Bonds one factor in San Diego mayor's proposals on homelessness

LOS ANGELES — San Diego Mayor Kevin Faulconer took aim at homelessness and police retention problems in his State of the City speech as he vowed to look for new solutions to existing problems.

Faulconer took a hard line Thursday night in discussing homelessness saying the city will “no longer tolerate the use of a sidewalk, a riverbed or a tarp as a home.”

Affordable housing advocates announced earlier in the week plans for a bond measure and the mayor has been drumming up support for a bond measure he proposed last year.

San Diego Mayor Kevin Faulconer

The $900 million bond measure proposed for the November ballot by the San Diego Housing Federation would fund 7,500 subsidized apartments and provide services.

They would be general obligation bonds backed by a dedicated property tax levy. The mayor’s bond measure proposed for November would raise hotel taxes to expand the convention center, repair roads and address homelessness.

Faulconer said he was unable to get a majority of the council to support his convention center expansion-homelessness bond proposal last year, but said he has a broad coalition of support this year that includes leaders from the lodging and tourism industry, the San Diego and Imperial Counties Labor Council, the San Diego Regional Chamber of Commerce, and leading homeless service providers.

Homelessness became a more urgent problem for the city in early September after a Hepatitis A outbreak sparked by unsanitary conditions in camps of homeless people resulted in 20 deaths.

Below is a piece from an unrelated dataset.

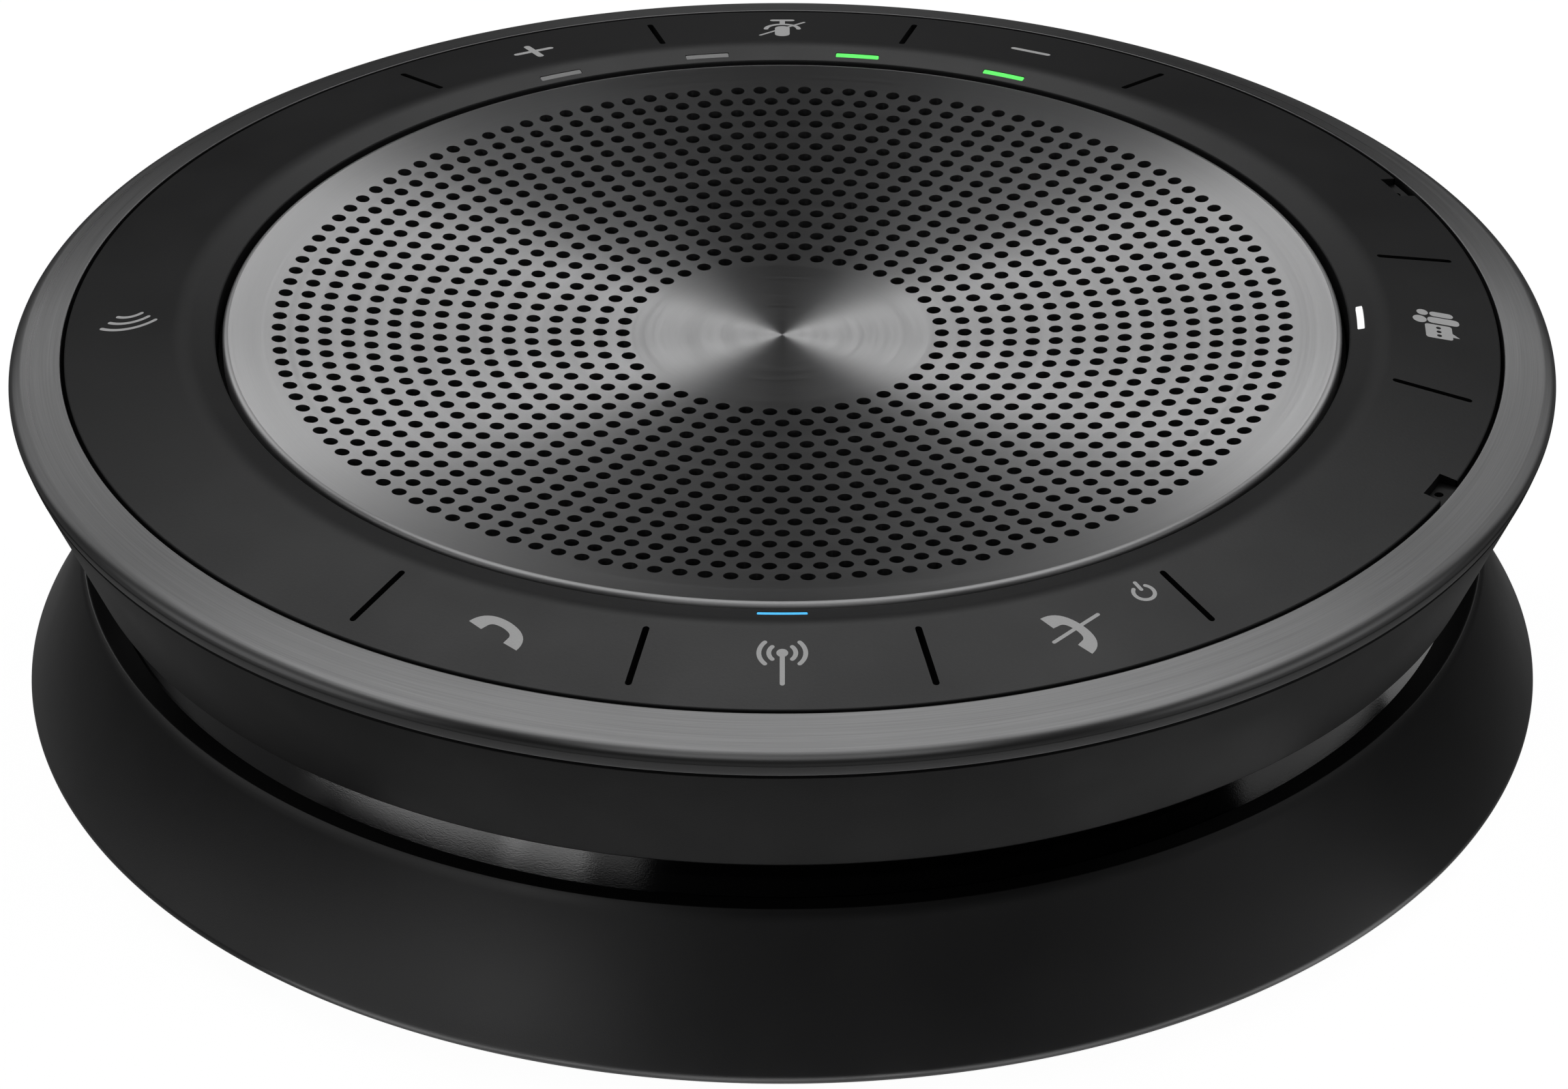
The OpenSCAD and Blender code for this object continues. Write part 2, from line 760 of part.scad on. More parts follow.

San Diego health officials took aggressive action to combat the outbreak with paramedics scouring riverbeds and hiking canyons, and nurses going door-to-door to deliver vaccinations. Within a few months, the mayor said, more than 116,000 people were vaccinated.

Faulconer drew a distinction between people trying to lift themselves out of extreme poverty, who should be treated with dignity, and “people who are simply choosing to live outdoors in San Diego’s hospitable weather, and criminals who victimize residents, businesses and the homeless,” who will not be tolerated.

“Let me be clear, things are different now. For individuals who refuse shelter and services, for criminals who hide among our homeless population, these are not options in our city anymore,” Faulconer said.

The mayor outlined efforts to reduce homelessness that include establishing a Housing Navigation Center where homeless people can access supportive services, a storage facility for homeless people to store their belongings, and 15 additional outreach ambassadors to walk the streets and work with homeless people.

He also has been working to streamline affordable housing development by changing fees to encourage developers to build smaller, less expensive units; lowering parking requirements for projects near transit; and expanding the housing-density bonus program for units aimed and first-time buyers and the middle class.

The City Council approved a plan in October to increase compensation up to 36% over the next two years to help fill 200 open positions in the San Diego Police Department. The mayor announced in his speech Thursday night a national retention campaign with the aim of fully staffing the department in two years.

Fitch Ratings analysts said in an October report the substantial salary hike wasn’t likely to have budget implications.